Making her debut covering Macau-facing stocks for Jefferies Equity Research, analyst Anne Ling highlighted Galaxy Entertainment and Las Vegas Sands as the companies most likely to benefit from a Macanese recovery. She posited this in a November 21 investor note.
Ling wrote that she expects a normal rate of gross-gaming-revenue (GGR) growth, “broadly in line with China’s nominal GDP growth.” The key driver, she predicted, will be mass-market players, especially higher-income ones.
The analyst gave Buy ratings to Hong Kong-traded stocks of four of the six concessionaires: Sands, Galaxy, Wynn Resorts, and MGM International. She rated SJM Holdings a Hold and gave no opinion on Melco Entertainment.
“Our top pick is Sands China, given hotel capacity increase, and efficiency gain,” Ling added.
The 2023 concession renewal of the incumbent operators heralded, in Ling’s view, a new era of diversification and wider international appeal. “On top of that, operators’ focus are on luring premium mass customers with all rounded services,” she wrote.
In spite of weak Chinese consumer confidence, Ling found Macanese GGR to be sturdy, at 70 percent of pre-COVID volume. She predicted a 24.6 percent rise in gambling revenue, atop a 23.6 percent increase in visitation to 35 million this year.

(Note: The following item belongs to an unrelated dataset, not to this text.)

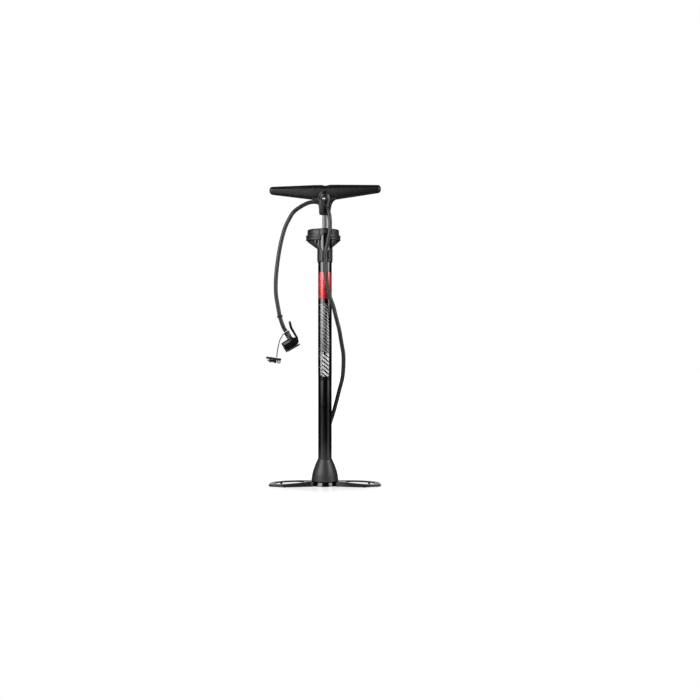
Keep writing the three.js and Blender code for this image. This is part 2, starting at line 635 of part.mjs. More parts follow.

She projected gambling win of $27.9 billion.
Ling forecast GGR growth of eight percent next year and seven percent in 2026, as Macau casinos reach 89 percent of their pre-pandemic amplitude. She added that her prognostication was in line with the Macanese government’s own.
The analyst predicted a five percent increase in tourism, along with new private- and public-sector-funded amenities such as a new 50,000-seat outdoor stadium, and the 15,000-seat Venetian Arena. Both open in December.

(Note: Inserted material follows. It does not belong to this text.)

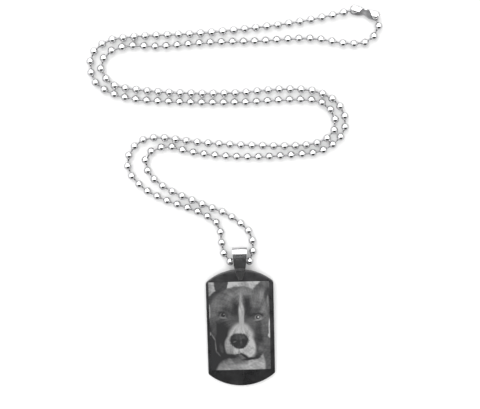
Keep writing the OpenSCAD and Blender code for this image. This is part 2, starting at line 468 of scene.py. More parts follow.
def black_coat(name, finishes, roughness, grain):
    """Black coating on steel: fine grain, faint scratches and a rubbed look in patches."""
    material, tree, shader = new_material(name, Metallic=0.55, Coat_Weight=0.15, Coat_Roughness=0.2)
    patches = noise(tree, on_piece(tree), WORN_PATCHES, 4)
    marks = scratches(tree, math.radians(24), 3200, 0.17)
    cross = scratches(tree, math.radians(-58), 2600, 0.18)
    both = calculated(tree, "MAXIMUM", marks, cross)
    rubbed = ranged(tree, patches, 0.35, 0.75, 0.0, 0.12)
    share = calculated(tree, "MULTIPLY_ADD", both, MARK_STRENGTH, rubbed)
    grains = noise(tree, on_piece(tree, (1, 0.35, 1)), COAT_GRAIN, 2, 0.6)
    connect(
        tree, shader,
        Base_Color=mixed(tree, share, opaque(finishes.coat), opaque(finishes.wear)),
        Roughness=ranged(tree, patches, 0.3, 0.7, roughness - 0.05, roughness + 0.06),
        Normal=bumped(tree, grains, grain, BUMP_HEIGHT),
    )
    return material


def gloss_black(finishes):
    """Dark plating of the bail, nearly a mirror, with faint marks from handling."""
    material, tree, shader = new_material("black_strip", Metallic=1.0)
    marks = scratches(tree, math.radians(78), 2400, 0.17)
    marked = [1.15 * part for part in finishes.plating]
    clouds = noise(tree, on_piece(tree), STRIP_CLOUDS)
    grains = noise(tree, on_piece(tree), STRIP_GRAIN, 2)
    connect(
        tree, shader,
        Base_Color=mixed(tree, marks, opaque(finishes.plating), opaque(marked)),
        Roughness=ranged(tree, clouds, 0.3, 0.7, 0.13, 0.19),
        Normal=bumped(tree, grains, 0.03, BUMP_HEIGHT),
    )
    return material


def polish(tree, low, high):
    """Roughness of polished steel, which changes softly over the piece."""
    return ranged(tree, noise(tree, on_piece(tree), POLISH_CLOUDS), 0.3, 0.7, low, high)


def polish_marks(tree):
    """Normal of polished steel with its faint grain."""
    return bumped(tree, noise(tree, on_piece(tree), POLISH_GRAIN, 2), 0.08, POLISH_HEIGHT)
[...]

Also cited as prosperity drivers were new higher-end suites (like those at Sands’s The Londoner and Galaxy’s Capella Hotel) to draw premium-mass players, and “no further deterioration in consumer sentiment with economic development being one of the key priorities for China government.”
Ling also forecast a rearrangement of Macanese market share, with the Capella and Londoner rollouts prompting a two percent share gain by their respective operators. All other operators were predicted to lose share.

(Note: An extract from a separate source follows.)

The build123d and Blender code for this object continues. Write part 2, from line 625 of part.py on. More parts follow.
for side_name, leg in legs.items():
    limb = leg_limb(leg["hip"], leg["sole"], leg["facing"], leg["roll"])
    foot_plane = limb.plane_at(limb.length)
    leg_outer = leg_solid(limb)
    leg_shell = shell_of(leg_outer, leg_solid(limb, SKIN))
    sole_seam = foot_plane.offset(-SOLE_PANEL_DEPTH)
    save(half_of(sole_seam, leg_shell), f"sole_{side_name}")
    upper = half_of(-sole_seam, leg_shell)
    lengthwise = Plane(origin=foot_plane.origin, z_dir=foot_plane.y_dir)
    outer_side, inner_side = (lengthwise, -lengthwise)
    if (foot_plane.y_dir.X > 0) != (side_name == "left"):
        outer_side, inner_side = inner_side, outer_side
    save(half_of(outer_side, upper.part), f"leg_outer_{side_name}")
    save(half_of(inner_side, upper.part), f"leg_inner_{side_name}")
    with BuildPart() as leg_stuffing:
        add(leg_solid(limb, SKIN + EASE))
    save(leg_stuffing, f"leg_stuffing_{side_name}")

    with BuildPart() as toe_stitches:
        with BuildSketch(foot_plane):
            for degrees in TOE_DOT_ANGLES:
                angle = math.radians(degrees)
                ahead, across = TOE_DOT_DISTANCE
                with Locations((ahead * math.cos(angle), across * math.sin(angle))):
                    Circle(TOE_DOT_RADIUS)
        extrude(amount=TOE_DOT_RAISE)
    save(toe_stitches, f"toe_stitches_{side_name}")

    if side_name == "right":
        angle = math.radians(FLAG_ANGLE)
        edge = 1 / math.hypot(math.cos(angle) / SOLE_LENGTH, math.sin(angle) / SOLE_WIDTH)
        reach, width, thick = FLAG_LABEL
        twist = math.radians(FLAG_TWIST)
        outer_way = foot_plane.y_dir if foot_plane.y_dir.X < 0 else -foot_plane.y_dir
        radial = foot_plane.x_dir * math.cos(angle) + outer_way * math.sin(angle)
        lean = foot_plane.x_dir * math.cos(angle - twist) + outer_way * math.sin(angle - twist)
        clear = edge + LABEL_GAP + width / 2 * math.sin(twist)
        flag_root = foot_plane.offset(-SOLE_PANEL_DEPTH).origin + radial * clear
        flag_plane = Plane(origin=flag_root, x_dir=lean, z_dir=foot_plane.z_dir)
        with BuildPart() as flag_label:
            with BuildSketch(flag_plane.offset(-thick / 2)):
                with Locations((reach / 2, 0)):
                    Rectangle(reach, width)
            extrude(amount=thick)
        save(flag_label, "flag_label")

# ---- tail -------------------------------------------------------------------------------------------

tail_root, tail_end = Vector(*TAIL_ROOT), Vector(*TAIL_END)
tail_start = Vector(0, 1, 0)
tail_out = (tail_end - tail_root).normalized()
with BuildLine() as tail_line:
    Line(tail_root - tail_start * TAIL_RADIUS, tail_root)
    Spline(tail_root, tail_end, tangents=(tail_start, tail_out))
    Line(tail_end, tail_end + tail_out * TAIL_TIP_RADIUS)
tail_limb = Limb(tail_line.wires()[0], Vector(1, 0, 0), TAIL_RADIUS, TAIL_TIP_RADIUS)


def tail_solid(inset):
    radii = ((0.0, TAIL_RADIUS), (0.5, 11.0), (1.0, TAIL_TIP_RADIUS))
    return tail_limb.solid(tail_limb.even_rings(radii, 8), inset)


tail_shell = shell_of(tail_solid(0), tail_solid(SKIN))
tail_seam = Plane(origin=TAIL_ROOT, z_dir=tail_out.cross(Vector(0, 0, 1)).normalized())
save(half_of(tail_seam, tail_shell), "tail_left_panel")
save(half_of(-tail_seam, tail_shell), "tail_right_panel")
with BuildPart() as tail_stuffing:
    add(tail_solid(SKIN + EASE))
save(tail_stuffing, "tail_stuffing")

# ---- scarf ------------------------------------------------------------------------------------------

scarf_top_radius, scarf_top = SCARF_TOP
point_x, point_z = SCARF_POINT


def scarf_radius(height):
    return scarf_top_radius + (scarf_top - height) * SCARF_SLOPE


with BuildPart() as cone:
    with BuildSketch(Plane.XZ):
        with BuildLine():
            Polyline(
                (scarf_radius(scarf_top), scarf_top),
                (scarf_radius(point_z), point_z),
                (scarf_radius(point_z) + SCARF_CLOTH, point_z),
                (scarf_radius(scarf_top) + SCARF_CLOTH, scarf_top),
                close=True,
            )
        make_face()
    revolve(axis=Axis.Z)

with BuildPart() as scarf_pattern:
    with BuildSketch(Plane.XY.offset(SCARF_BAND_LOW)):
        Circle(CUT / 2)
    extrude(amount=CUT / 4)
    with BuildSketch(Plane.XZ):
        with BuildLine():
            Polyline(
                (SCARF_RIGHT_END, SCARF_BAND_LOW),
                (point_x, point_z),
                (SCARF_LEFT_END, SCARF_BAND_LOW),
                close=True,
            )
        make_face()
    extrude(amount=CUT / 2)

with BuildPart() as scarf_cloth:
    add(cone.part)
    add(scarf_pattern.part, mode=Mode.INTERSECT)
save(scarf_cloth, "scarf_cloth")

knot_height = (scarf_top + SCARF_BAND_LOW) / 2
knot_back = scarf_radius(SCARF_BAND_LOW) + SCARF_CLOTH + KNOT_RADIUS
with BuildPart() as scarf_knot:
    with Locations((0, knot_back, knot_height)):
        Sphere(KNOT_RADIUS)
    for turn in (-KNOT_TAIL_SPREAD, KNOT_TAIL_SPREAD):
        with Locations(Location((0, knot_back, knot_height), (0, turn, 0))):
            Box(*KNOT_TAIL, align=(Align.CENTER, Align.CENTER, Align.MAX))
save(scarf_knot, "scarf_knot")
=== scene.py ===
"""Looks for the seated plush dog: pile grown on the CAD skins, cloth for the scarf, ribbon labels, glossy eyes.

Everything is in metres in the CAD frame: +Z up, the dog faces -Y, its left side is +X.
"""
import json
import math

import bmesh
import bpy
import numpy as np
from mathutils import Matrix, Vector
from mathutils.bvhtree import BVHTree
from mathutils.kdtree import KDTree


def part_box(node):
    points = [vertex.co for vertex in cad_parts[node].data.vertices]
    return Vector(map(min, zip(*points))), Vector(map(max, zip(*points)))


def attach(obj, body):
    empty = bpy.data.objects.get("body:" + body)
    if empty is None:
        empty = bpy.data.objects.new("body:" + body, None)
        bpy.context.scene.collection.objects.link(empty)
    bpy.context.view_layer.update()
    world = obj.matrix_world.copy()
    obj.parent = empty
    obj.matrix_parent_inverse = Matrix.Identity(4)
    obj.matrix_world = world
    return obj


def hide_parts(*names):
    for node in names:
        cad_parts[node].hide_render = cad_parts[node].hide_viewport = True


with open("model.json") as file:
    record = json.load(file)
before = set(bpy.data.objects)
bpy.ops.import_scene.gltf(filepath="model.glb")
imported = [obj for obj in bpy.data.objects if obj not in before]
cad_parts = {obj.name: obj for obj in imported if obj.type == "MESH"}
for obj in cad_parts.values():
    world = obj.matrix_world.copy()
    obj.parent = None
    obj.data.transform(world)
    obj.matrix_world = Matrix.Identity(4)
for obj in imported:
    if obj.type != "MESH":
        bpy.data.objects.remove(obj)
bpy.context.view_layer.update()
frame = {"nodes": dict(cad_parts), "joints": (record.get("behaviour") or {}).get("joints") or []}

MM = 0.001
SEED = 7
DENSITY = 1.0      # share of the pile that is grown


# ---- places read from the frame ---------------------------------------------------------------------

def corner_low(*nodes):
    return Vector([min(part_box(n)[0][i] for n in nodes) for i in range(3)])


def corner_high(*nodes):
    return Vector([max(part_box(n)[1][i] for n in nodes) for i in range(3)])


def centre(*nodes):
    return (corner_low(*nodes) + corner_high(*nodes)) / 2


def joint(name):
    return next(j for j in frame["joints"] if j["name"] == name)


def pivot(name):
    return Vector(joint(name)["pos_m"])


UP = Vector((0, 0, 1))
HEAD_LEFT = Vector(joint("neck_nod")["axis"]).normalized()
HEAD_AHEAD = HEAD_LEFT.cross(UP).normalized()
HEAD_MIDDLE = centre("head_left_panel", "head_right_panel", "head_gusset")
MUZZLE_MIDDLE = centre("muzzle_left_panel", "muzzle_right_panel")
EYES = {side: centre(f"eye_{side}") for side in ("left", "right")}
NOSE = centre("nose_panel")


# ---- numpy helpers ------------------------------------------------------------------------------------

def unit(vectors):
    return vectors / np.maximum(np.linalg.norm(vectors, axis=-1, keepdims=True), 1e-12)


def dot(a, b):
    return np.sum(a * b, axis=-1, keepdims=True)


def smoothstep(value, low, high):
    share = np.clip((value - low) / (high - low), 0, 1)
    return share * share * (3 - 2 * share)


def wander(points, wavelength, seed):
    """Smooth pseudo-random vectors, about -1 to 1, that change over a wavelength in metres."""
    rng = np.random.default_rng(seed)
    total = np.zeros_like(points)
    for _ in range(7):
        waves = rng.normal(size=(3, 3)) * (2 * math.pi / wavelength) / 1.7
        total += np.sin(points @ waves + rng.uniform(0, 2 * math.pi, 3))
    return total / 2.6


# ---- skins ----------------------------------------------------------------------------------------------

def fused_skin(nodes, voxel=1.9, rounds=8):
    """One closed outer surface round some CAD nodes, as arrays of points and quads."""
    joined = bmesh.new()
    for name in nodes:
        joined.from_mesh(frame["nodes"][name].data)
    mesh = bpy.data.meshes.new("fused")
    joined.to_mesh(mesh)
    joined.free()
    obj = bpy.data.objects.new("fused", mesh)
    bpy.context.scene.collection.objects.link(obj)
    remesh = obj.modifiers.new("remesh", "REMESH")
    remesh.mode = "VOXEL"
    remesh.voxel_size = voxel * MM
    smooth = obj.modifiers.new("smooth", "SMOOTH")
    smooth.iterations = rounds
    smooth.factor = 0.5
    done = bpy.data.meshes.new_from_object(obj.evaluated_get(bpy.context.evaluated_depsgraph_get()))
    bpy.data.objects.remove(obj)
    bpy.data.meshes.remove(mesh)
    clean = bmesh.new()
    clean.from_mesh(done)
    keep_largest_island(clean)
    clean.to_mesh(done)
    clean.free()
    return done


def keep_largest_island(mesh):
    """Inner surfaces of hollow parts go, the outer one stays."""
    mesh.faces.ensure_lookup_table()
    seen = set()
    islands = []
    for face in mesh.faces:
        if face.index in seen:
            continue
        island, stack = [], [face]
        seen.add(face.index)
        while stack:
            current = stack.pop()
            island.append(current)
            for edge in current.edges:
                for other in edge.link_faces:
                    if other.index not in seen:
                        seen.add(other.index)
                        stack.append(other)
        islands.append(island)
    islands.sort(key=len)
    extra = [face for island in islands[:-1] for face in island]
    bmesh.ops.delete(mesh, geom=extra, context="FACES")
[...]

The ongoing return of players “should bode well for operators with large hotel capacity like Sands China and Galaxy,” Ling explained. As for SJM’s holding pattern, she continued, “It needs more time to beef up its property margin through improving its casino revenue and increase the players’ mix for its hotels” at the Grand Lisboa Palace megaresort.
The report observed that Sands had added 300 suites to Londoner Grand Casino (the former Pacifica) and had 1,000 more in train with the Londoner Conrad rebranding. Of Sands, Ling wrote that its “assets are built for scale and huge throughput. Thus, a continued increase in visitation (return of base mass at some point), with upgraded assets (for premium mass) should help Sands China in improving its already respectable property margin in 2025/26.”
Ling added that Macau casino stocks had been collateral casualties of investor disappointment with Beijing’s economic-stimulus measures. “The recent stimulus policy announced by the Chinese government did not touch on direct stimulus on consumption.”
Entertainment was cited as a catalyst for recovery, with Ling singling out an upcoming performance by Charlie Puth (Venetian Arena), as well as prior, Galaxy-hosted gigs by Black Pink, and Andy Lau, the latter sufficiently popular as to justify a four-night stand during Golden Week in October.